The request for proposal, drafted by Andrews and Jason St. Clair, sales manager of the Blockade Runner Resort, with input shared during last month’s Wrightsville Beach Merchants Association (WBMA) meeting, asked the new provider to install, maintain and service remote recycling stations at public beach accesses and to co-sponsor WBMA and Surfrider-sponsored beach sweeps.

“We thought now was the best time of any to address the litter issue,” Andrews said.

The WBMA members are also working jointly to identify new providers of carry-out containers, pricing vegetable and hemp-based to-go ware and reusable bags. The problem, Andrews said is that the costs are prohibitive, sometimes four and five times the amount paid per item.Taking the lead from Keith Norris from Vito’s Pizzeria, Andrews said, they were negotiating with a nationwide company, trying to get as many customers on board to lower the cost and looking for alternatives to the single-use plastic bag.

Andrews serves on the Wilmington/Cape Fear Coast Convention and Visitors Bureau and St. Clair on the board of the Wrightsville Beach Chamber of Commerce. Both serve on the town’s Tourism and Development Authority Marketing Committee and hope to see the merchants’ recycling efforts morph into a social networking awareness and education program.

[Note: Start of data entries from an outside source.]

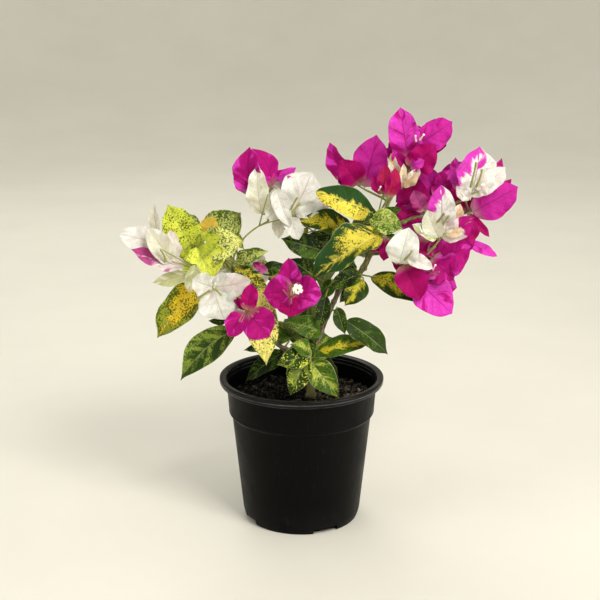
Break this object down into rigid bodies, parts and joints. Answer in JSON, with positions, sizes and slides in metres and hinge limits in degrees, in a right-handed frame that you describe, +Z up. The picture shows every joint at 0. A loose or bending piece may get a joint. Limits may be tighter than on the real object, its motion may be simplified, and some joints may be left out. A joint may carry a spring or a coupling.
{
  "type": "potted bougainvillea bush",
  "caption": "Young flowering bush with splashed leaves and magenta and white papery bracts on thin leaning stems, in a round black nursery pot.",
  "frame": {"origin": "centre of the flat underside of the pot", "axes": "+Z up through the pot's axis; the open, showing side of the bush faces -Y, and +X points to its tall magenta crown"},
  "size_m": [0.3109, 0.1417, 0.3271],
  "materials": {
    "pot_plastic": "satin moulded black plastic",
    "potting_mix": "loose dark bark and peat mix",
    "stem_bark": "thin olive-brown bark",
    "green_leaf": "soft satin leaf",
    "lime_leaf": "soft satin leaf",
    "magenta_bract": "papery, thin",
    "white_bract": "papery, thin"
  },
  "bodies": {
    "root": {"pot": "pot_plastic", "main_stem": "stem_bark", "leader": "stem_bark", "leader_top": "stem_bark", "left_bough": "stem_bark", "left_bough_top": "stem_bark", "left_spray_stalk": "stem_bark", "high_flower_stalk": "stem_bark", "crown_shoot": "stem_bark", "right_bough": "stem_bark", "low_right_bough": "stem_bark", "back_bough": "stem_bark", "back_left_bough": "stem_bark", "back_low_bough": "stem_bark", "potting_mix": "potting_mix", "left_upper_bracts": "white_bract", "left_lower_bracts": "magenta_bract", "left_lime_leaves": "lime_leaf", "left_hanging_leaf": "lime_leaf", "left_white_blossom": "white_bract", "left_lower_leaf": "green_leaf", "left_magenta_blossom": "magenta_bract", "hanging_yellow_leaf": "lime_leaf", "mid_left_leaves": "green_leaf", "high_magenta_bract": "magenta_bract", "high_white_blossom": "white_bract", "mid_magenta_blossom": "magenta_bract", "centre_upper_leaves": "green_leaf", "broad_yellow_leaf": "lime_leaf", "long_upper_leaf": "green_leaf", "leader_leaves": "green_leaf", "inner_side_leaf": "green_leaf", "inner_olive_leaves": "green_leaf", "foot_left_leaves": "green_leaf", "foot_right_leaf": "green_leaf", "leaf_over_pot": "green_leaf", "low_right_leaf": "green_leaf", "far_right_leaf": "green_leaf", "right_yellow_leaf": "lime_leaf", "crown_heart_leaves": "green_leaf", "crown_left_blossom": "magenta_bract", "crown_bud_bracts": "magenta_bract", "crown_top_blossom": "magenta_bract", "crown_peach_bracts": "magenta_bract", "crown_middle_blossom": "magenta_bract", "crown_white_blossom": "white_bract", "crown_right_blossom": "magenta_bract", "crown_bicolour_blossom": "white_bract", "crown_outer_bracts": "magenta_bract", "crown_pale_bract": "white_bract", "crown_low_blossom": "magenta_bract", "crown_lowest_blossom": "magenta_bract", "back_crown_blossoms": "magenta_bract", "back_top_blossom": "magenta_bract", "back_crown_leaves": "green_leaf", "back_left_leaves": "lime_leaf", "back_left_blossom": "white_bract", "back_middle_leaves": "green_leaf", "back_low_leaves": "green_leaf"}
  },
  "joints": []
}
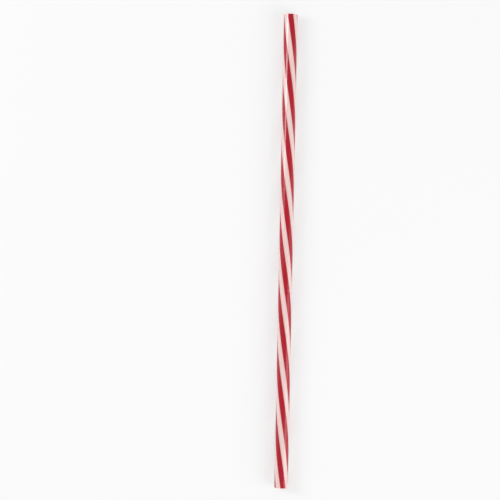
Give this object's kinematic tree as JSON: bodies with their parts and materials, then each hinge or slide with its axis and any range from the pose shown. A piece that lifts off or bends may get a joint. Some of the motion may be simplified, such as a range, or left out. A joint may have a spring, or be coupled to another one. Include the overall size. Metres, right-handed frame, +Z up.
{
  "type": "drinking straw",
  "caption": "Stiff straight plastic drinking straw, a thin open tube with rounded rims and red and white stripes that wind along it.",
  "frame": {"origin": "on the surface that the straw lies on, under the middle of its length", "axes": "+Y along the straw, towards the end that is at the top of the picture; +Z up from the surface it lies on, which is the side that faces the viewer in the picture; +X to the right of the picture"},
  "size_m": [0.0066, 0.2286, 0.0066],
  "materials": {
    "striped_plastic": "satin"
  },
  "bodies": {
    "root": {"straw": "striped_plastic"}
  },
  "joints": []
}
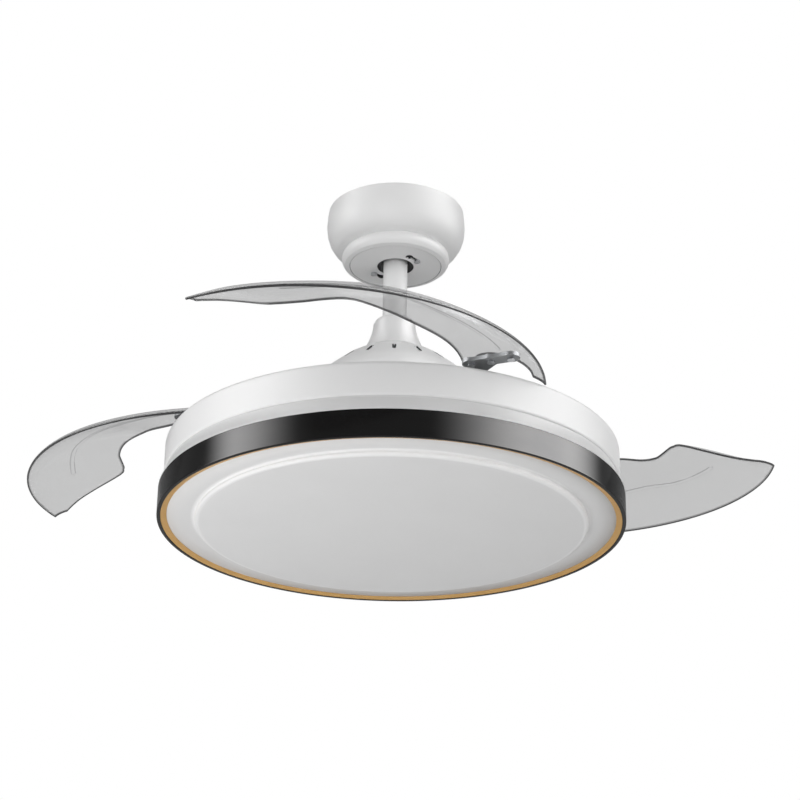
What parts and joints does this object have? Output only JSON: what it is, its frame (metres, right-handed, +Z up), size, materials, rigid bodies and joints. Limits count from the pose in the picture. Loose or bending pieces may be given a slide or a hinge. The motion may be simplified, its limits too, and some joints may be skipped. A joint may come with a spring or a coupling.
{
  "type": "retractable blade ceiling fan",
  "caption": "Ceiling fan with a round lamp under its drum and clear curved blades that swing out from folded places above the drum; hung from a canopy by a rod and ball.",
  "frame": {"origin": "centre of the bracket's top face, on the ceiling plane and on the fan's axis", "axes": "+Z up, at right angles to the ceiling; -Y towards the side where blade A lies; the fan hangs in negative Z"},
  "size_m": [0.8296, 0.6512, 0.383],
  "materials": {
    "white_paint": "smooth satin white",
    "white_sheet": "matt white",
    "white_plastic": "satin",
    "cream_plastic": "satin",
    "zinc_steel": "zinc plated",
    "bright_steel": "bright",
    "black_steel": "blackened",
    "core_steel": "laminated",
    "copper": "enamelled wire",
    "black_plastic": "moulded",
    "circuit_board": "white solder mask",
    "dark_chrome": "dark mirror",
    "gold_trim": "satin gold",
    "milk_diffuser": "opal satin",
    "cast_aluminium": "as cast",
    "arm_aluminium": "brushed",
    "magnet": "dull",
    "rubber": "matt",
    "spring_steel": "wire",
    "bronze": "sintered",
    "smoke_clear": "clear smoke grey, polished"
  },
  "bodies": {
    "ceiling_bracket": {"mounting_bracket": "zinc_steel", "receiver_box": "white_plastic", "terminal_block": "cream_plastic", "canopy_screws": "bright_steel"},
    "canopy": {"canopy": "white_paint"},
    "ball": {"hanger_ball": "black_plastic"},
    "hanger": {"ball_pin": "bright_steel", "downrod": "white_paint", "shaft_coupling": "zinc_steel", "coupling_pin": "bright_steel", "set_screws": "black_steel", "motor_shaft": "bright_steel", "stator_core": "core_steel", "stator_windings": "copper", "motor_cover": "white_paint", "cover_screws": "bright_steel", "lamp_drum": "white_paint", "shaft_nut": "bright_steel", "light_plate": "white_sheet", "light_board": "circuit_board", "light_driver": "white_plastic", "cover_clips": "zinc_steel"},
    "coupling_cover": {"coupling_cover": "white_plastic"},
    "lamp_cover": {"trim_band": "dark_chrome", "gold_ring": "gold_trim", "diffuser": "milk_diffuser"},
    "rotor": {"rotor_shell": "cast_aluminium", "rotor_magnets": "magnet", "upper_bearing": "bright_steel", "lower_bearing": "bright_steel", "carrier_plate": "zinc_steel", "guide_plate": "zinc_steel", "stop_posts": "bright_steel", "stop_sleeves": "rubber", "pivot_pins": "bright_steel", "return_springs": "spring_steel", "plate_screws": "bright_steel"},
    "blade_a": {"blade_a": "smoke_clear", "arm_a": "arm_aluminium", "bush_a": "bronze", "blade_screws_a": "bright_steel"},
    "blade_b": {"blade_b": "smoke_clear", "arm_b": "arm_aluminium", "bush_b": "bronze", "blade_screws_b": "bright_steel"},
    "blade_c": {"blade_c": "smoke_clear", "arm_c": "arm_aluminium", "bush_c": "bronze", "blade_screws_c": "bright_steel"}
  },
  "joints": [
    {"name": "canopy_twist", "type": "hinge", "parent": "ceiling_bracket", "child": "canopy", "pos_m": [0, 0, -0.0655], "axis": [0, 0, 1], "range_deg": [0, 24]},
    {"name": "ball_tilt", "type": "hinge", "parent": "ceiling_bracket", "child": "ball", "pos_m": [0, 0, -0.043], "axis": [1, 0, 0], "range_deg": [-4, 4]},
    {"name": "rod_tilt", "type": "hinge", "parent": "ball", "child": "hanger", "pos_m": [0, 0, -0.043], "axis": [0, 1, 0], "range_deg": [-4, 4]},
    {"name": "coupling_cover_slide", "type": "slide", "parent": "hanger", "child": "coupling_cover", "axis": [0, 0, 1], "range_m": [0, 0.04]},
    {"name": "lamp_cover_twist", "type": "hinge", "parent": "hanger", "child": "lamp_cover", "pos_m": [0, 0, -0.358], "axis": [0, 0, 1], "range_deg": [0, 16]},
    {"name": "fan_spin", "type": "hinge", "parent": "hanger", "child": "rotor", "pos_m": [0, 0, -0.278], "axis": [0, 0, 1], "continuous": true},
    {"name": "blade_b_swing", "type": "hinge", "parent": "rotor", "child": "blade_b", "pos_m": [-0.10271, 0.03337, -0.284], "axis": [0, 0, 1], "range_deg": [-148.2, 0]},
    {"name": "blade_a_swing", "type": "hinge", "parent": "rotor", "child": "blade_a", "pos_m": [0.02245, -0.10564, -0.284], "axis": [0, 0, 1], "range_deg": [-110.1, 0]},
    {"name": "blade_c_swing", "type": "hinge", "parent": "rotor", "child": "blade_c", "pos_m": [0.08026, 0.07227, -0.284], "axis": [0, 0, 1], "range_deg": [-110.1, 0]}
  ],
  "couplings": [
    {"joint": "blade_a_swing", "follows": "blade_b_swing", "ratio": 0.74224},
    {"joint": "blade_c_swing", "follows": "blade_b_swing", "ratio": 0.74224}
  ]
}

Cash, who has other accounts within the town limits said that his operation separates glass from aluminum, paper and cardboard but the merchants must adhere to several guidelines to insure the cleanliness of the recycling operation. Bins may not be overfilled, lids must fit snugly and more than minimal contamination of the container contents is prohibited. If water does seep into the container from negligence, then his crew will dump the byproduct into the restaurant’s grey water collection tank to avoid toxic stormwater runoff.

The recycling of glass containers for North Carolina ABC permit holders became a state-wide mandate on Jan. 1, 2008. The disposal of aluminum cans into the landfill was prohibited July 1, 1994, and the disposal of rigid plastics is coming Oct. 1.